Quoiqu’il en soi, les mauritaniens dans leur grande majorité considèrent que cette période est la meilleure aussi bien dans le domaine de la gouvernance que dans celui du bien-être général de la population.

1978-2020 : Putschs, Révolutions de Palais, simulacre de démocratie et mauvaise gouvernance

L’avenir de la Mauritanie a basculé le 10 juillet 1978 date du premier coup d’état militaire, le premier d’une longue série de putschs et autres révolutions de palais qui ont émaillé l’histoire du pays qui figure en bonne place sur ce plan dans le Guinness des records.
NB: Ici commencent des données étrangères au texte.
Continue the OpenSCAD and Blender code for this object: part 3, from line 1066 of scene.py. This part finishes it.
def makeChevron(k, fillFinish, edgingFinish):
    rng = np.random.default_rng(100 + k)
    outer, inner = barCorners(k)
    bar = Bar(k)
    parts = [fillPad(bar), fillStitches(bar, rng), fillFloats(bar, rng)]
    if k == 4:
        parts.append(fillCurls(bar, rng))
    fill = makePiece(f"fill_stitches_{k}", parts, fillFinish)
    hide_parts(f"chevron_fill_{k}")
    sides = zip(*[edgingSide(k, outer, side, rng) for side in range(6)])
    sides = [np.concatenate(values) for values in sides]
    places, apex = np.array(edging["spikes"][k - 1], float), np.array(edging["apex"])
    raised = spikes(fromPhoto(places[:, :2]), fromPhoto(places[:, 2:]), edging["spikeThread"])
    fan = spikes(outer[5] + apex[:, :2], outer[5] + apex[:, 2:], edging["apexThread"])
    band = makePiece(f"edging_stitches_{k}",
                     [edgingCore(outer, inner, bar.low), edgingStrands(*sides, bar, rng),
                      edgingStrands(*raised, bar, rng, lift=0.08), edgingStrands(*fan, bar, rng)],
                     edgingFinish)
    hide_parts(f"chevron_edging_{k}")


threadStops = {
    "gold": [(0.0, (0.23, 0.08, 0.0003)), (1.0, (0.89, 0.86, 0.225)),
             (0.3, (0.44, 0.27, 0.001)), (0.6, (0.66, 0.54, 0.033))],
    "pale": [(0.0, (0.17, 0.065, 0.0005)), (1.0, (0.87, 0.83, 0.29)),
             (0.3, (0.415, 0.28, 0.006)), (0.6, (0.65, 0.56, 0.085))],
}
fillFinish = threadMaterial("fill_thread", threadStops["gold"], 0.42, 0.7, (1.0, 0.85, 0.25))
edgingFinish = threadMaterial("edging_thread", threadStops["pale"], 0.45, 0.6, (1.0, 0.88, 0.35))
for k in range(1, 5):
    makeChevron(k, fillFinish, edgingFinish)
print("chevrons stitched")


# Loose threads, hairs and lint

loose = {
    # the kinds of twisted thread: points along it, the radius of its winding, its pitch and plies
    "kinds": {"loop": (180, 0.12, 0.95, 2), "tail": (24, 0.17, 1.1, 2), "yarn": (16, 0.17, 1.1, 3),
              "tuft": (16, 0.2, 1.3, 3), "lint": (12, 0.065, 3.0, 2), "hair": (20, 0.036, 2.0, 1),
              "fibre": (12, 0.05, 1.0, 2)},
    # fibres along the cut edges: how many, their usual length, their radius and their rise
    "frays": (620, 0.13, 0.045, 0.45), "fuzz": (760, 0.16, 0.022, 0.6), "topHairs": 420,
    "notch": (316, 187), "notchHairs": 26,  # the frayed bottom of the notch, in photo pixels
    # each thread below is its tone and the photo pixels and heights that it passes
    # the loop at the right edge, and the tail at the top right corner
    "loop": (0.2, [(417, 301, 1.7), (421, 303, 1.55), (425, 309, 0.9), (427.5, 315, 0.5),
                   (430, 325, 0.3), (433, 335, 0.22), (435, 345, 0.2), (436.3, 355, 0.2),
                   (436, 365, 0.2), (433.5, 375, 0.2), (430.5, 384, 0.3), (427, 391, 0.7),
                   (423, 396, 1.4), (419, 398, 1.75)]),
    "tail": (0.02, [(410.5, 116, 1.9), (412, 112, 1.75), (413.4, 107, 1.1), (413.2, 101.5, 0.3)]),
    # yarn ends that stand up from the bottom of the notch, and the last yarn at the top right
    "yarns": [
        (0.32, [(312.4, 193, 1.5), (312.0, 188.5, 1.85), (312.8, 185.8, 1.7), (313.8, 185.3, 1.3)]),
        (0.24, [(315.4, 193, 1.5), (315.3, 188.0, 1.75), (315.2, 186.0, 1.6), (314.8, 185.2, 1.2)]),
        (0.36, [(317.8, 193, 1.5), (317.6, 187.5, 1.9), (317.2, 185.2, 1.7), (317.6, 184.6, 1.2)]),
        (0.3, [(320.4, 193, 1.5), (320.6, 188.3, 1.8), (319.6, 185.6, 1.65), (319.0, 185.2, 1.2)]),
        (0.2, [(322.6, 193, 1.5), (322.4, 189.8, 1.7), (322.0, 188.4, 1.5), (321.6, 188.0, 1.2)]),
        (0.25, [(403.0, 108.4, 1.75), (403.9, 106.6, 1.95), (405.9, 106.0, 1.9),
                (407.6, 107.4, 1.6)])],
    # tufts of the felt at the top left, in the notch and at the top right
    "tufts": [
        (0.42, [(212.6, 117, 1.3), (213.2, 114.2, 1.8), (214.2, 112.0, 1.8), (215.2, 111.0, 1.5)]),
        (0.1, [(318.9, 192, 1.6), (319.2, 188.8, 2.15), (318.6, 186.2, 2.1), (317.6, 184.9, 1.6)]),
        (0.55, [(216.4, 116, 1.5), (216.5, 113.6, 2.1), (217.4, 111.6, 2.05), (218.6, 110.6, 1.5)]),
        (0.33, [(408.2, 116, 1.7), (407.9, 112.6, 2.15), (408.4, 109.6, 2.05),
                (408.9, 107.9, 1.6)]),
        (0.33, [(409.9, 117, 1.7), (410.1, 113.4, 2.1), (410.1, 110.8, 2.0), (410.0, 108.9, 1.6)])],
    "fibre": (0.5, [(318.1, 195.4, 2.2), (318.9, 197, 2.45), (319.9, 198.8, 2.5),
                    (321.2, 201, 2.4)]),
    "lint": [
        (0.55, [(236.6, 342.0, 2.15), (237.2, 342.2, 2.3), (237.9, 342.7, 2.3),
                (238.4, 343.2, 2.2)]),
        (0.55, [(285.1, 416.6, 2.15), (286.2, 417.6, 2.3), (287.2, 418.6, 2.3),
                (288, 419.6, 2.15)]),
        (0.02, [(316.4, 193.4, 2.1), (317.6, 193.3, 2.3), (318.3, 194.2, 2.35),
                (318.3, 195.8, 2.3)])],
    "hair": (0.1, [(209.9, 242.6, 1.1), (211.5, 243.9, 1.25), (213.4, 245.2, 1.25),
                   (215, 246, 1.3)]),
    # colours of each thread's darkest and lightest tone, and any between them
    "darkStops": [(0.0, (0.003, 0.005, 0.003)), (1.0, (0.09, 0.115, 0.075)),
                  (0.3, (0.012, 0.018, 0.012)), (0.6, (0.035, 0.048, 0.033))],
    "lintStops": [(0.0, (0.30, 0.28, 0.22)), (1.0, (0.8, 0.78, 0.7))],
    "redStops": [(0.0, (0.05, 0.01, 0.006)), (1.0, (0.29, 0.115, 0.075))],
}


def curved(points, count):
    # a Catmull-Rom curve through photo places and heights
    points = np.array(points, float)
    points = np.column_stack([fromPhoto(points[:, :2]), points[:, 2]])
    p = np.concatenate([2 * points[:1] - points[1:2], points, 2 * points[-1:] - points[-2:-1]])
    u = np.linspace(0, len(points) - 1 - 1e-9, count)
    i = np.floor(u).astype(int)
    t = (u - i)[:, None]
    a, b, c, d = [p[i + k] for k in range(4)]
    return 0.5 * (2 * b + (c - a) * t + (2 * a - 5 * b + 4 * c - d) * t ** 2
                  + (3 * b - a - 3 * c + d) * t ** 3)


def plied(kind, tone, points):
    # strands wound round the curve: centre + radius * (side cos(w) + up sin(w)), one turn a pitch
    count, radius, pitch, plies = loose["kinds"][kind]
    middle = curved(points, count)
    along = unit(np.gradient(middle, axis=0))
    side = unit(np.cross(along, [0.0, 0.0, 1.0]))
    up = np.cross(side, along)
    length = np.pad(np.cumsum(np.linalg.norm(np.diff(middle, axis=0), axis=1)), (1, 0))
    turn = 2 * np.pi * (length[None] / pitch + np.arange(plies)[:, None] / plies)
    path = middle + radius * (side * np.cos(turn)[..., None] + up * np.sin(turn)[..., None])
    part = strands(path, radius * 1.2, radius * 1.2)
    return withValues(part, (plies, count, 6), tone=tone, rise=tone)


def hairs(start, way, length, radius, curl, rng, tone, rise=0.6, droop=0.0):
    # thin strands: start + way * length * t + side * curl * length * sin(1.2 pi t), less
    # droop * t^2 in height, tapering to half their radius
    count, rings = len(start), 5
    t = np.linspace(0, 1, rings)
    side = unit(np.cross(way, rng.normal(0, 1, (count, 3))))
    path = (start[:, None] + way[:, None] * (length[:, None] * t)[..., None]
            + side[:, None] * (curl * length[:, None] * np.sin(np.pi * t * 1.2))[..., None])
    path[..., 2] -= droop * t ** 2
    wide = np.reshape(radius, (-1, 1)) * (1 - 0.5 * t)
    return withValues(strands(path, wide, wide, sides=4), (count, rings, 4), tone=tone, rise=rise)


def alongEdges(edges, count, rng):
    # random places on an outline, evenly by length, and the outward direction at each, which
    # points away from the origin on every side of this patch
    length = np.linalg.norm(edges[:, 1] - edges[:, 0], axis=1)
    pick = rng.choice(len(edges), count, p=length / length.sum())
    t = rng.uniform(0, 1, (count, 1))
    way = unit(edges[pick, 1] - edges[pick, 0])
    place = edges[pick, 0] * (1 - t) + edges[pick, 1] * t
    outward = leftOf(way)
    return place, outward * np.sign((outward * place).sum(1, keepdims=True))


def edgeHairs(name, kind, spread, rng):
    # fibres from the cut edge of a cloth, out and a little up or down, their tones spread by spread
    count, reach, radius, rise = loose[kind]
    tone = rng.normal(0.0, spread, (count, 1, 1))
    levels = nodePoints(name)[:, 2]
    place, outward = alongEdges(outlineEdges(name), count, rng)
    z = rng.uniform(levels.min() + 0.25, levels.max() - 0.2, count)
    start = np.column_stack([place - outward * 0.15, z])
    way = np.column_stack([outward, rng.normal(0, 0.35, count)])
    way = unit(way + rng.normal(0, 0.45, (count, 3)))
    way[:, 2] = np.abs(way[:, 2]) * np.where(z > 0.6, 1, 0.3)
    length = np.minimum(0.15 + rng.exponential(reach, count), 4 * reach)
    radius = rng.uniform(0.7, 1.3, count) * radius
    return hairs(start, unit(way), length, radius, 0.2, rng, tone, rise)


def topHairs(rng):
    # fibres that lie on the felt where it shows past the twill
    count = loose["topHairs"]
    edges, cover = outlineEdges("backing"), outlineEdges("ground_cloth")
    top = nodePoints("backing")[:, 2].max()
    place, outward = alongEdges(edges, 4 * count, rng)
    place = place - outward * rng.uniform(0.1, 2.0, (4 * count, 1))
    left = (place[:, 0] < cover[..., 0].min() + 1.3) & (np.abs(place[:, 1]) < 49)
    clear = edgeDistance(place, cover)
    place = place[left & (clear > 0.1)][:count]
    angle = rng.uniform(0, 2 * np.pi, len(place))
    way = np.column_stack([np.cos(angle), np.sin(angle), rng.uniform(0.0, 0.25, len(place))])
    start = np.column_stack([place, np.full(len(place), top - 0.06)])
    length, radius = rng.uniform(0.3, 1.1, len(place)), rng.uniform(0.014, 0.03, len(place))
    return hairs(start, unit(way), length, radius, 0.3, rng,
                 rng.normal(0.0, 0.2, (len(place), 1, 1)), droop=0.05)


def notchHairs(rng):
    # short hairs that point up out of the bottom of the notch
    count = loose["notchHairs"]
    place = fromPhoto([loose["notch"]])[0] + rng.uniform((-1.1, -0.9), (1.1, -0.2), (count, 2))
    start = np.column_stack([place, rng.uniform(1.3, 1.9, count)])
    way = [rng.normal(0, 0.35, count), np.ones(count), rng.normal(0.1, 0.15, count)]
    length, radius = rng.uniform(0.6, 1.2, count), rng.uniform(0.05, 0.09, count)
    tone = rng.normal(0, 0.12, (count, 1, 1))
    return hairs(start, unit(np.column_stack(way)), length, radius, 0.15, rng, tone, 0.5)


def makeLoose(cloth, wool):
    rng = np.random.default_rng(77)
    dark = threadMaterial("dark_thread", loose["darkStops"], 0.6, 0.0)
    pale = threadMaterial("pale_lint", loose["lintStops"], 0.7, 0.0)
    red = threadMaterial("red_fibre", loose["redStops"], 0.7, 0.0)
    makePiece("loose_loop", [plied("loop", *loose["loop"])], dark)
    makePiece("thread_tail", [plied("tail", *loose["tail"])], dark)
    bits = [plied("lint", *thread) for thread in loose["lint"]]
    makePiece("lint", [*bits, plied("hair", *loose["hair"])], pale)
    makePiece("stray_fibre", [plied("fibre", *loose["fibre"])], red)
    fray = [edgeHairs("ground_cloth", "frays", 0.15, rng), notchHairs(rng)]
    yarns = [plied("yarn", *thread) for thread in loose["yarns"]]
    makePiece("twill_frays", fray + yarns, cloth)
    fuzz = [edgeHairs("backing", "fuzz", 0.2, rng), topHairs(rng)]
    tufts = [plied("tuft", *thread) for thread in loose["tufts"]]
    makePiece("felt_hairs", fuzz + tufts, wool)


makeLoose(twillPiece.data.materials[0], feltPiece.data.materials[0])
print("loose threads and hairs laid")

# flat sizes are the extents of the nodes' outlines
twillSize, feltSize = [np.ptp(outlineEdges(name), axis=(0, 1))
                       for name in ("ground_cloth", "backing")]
L’installation de l’armée au pouvoir a signé le glas de l’évolution et du développement du pays. Cela s’est traduit par un pilotage à vue qui a annihilé tout progrès. L’économie a été mise en coupe réglée et l’unité nationale mise à rude épreuve. Bref tous les ingrédients d’un cocktail explosif qui d’ailleurs a explosé par moments (événements de 1989, Passif humanitaire…) menaçant à chaque fois à un glissement vers l’inconnu.

La démocratie importée et imposée en 1991 n’a fait que compliquer les choses. Ce fut juste un échappatoire pour les officiers qui se sont appropriés le pouvoir. Désormais il leur suffisait de remplacer le treillis par la costume et le tour était joué. Et la mascarade se poursuit encore en 2020 et elle semble être la panacée.

Et pendant ce temps le peuple mauritanien crève de faim et de misère. Ses immenses richesses sont bradées et la corruption bat son plein. Les rapports internationaux et nationaux pleuvent et se ressemblent. Et le dernier rapport de la Commission d’Enquête Parlementaire a mis en exergue l’ampleur du pillage des ressources nationales. Et le comble c’est que ces pillards sont connus de tous et sont intouchables. D’ailleurs ils occupent des postes et narguent la communauté nationale.

Ne crie-t-on pas sur tous les toîts que le régime actuel du président Ghazwani est venu pour réconcilier la Mauritanie avec elle-même et sortir le pays de la mauvaise passe dans laquelle il se trouve ?

Les mauritaniens commencent à désespérer et le sursis est en passe d’expirer. Ils en ont assez d’assister au même cirque, à la méthode Aziz. Ils ont hâte de voir la méthode Ghazwani sur laquelle tous les espoirs sont fondés.

Soixante ans après la Mauritanie qui a les côtes les plus poissonneuses du monde ne produit même pas un petit pot de sardines.

Le fer mauritanien avec sa grande teneur est toujours bradé à l’Etat brut. Il en est de même pour l’or qui est à la merci de Kinross.

Les immenses étendues arables sont laissées en jachère et même pour avoir des légumes ou des fruits il va falloir les importer.

On ne produit quasiment rien et notre économie est totalement extravertie.

Le temps est venu pour la Mauritanie de faire son introspection quitte même à adopter un remède de cheval pour sortir des ténèbres et enclencher un véritable décollage économique fondé sur ses énormes potentialités. La balle est dans le camp du président Ghazwani.